BEGIN Items

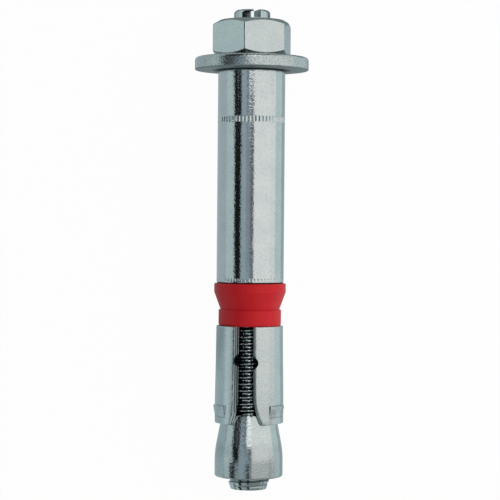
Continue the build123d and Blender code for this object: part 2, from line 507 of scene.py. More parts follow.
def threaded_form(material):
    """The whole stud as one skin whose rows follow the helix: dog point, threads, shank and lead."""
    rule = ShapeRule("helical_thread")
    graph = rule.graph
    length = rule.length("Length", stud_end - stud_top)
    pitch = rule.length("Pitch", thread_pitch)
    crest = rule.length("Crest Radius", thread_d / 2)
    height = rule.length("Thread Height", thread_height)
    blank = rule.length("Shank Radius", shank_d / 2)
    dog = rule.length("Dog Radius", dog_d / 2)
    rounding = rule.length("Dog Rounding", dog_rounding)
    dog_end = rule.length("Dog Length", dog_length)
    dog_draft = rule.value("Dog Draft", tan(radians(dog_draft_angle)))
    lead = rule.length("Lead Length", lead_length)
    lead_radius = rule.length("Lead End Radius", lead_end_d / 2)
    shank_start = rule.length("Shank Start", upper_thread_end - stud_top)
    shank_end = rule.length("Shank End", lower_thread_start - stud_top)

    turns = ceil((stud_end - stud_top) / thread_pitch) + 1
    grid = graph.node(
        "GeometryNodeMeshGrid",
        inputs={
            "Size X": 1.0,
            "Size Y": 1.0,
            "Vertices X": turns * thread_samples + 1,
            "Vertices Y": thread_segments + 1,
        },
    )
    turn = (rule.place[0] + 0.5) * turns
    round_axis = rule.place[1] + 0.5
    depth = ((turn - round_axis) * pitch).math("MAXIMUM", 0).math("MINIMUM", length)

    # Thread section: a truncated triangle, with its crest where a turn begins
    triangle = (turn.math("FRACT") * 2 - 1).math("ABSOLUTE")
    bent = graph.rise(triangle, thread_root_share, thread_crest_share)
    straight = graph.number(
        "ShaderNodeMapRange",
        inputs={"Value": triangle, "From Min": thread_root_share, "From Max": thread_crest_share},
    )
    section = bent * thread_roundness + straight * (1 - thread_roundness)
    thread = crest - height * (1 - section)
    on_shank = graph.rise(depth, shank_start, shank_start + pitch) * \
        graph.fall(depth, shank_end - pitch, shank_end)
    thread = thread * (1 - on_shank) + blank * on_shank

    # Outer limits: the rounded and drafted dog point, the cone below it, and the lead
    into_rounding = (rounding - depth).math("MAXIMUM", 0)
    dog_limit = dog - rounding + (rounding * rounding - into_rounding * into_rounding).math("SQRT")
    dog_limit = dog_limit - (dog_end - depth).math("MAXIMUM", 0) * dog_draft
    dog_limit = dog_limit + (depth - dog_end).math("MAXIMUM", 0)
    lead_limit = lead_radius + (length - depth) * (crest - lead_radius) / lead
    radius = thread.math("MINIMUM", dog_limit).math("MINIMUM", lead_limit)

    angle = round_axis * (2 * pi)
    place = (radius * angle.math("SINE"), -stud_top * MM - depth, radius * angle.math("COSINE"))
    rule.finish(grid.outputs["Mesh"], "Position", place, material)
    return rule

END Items
BEGIN Items

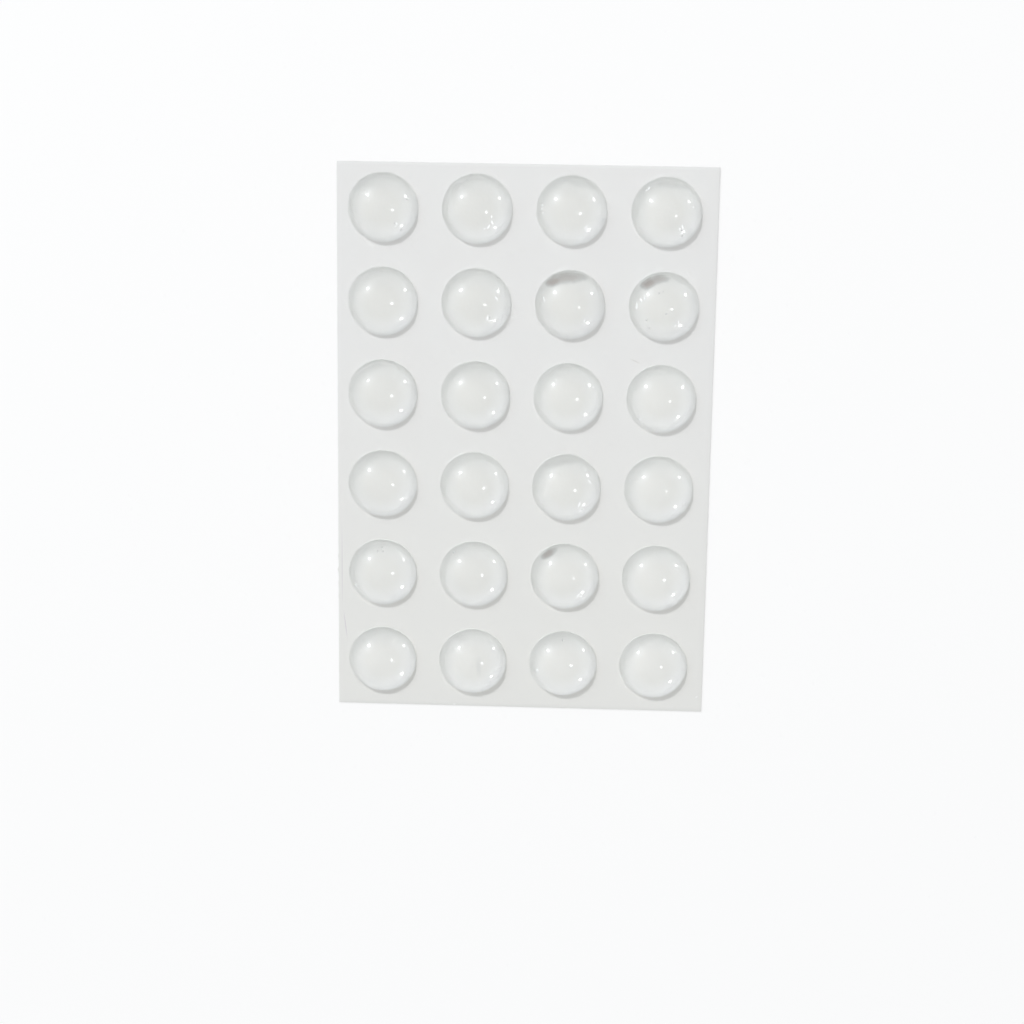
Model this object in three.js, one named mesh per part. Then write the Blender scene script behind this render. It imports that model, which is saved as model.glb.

END Items

**The task**
Quote only the lines running from the line that holds "Continue the build123d" to the line that holds "lower_thread_start - stud_top)", both ends included.

**Finished task**
Continue the build123d and Blender code for this object: part 2, from line 507 of scene.py. More parts follow.
def threaded_form(material):
    """The whole stud as one skin whose rows follow the helix: dog point, threads, shank and lead."""
    rule = ShapeRule("helical_thread")
    graph = rule.graph
    length = rule.length("Length", stud_end - stud_top)
    pitch = rule.length("Pitch", thread_pitch)
    crest = rule.length("Crest Radius", thread_d / 2)
    height = rule.length("Thread Height", thread_height)
    blank = rule.length("Shank Radius", shank_d / 2)
    dog = rule.length("Dog Radius", dog_d / 2)
    rounding = rule.length("Dog Rounding", dog_rounding)
    dog_end = rule.length("Dog Length", dog_length)
    dog_draft = rule.value("Dog Draft", tan(radians(dog_draft_angle)))
    lead = rule.length("Lead Length", lead_length)
    lead_radius = rule.length("Lead End Radius", lead_end_d / 2)
    shank_start = rule.length("Shank Start", upper_thread_end - stud_top)
    shank_end = rule.length("Shank End", lower_thread_start - stud_top)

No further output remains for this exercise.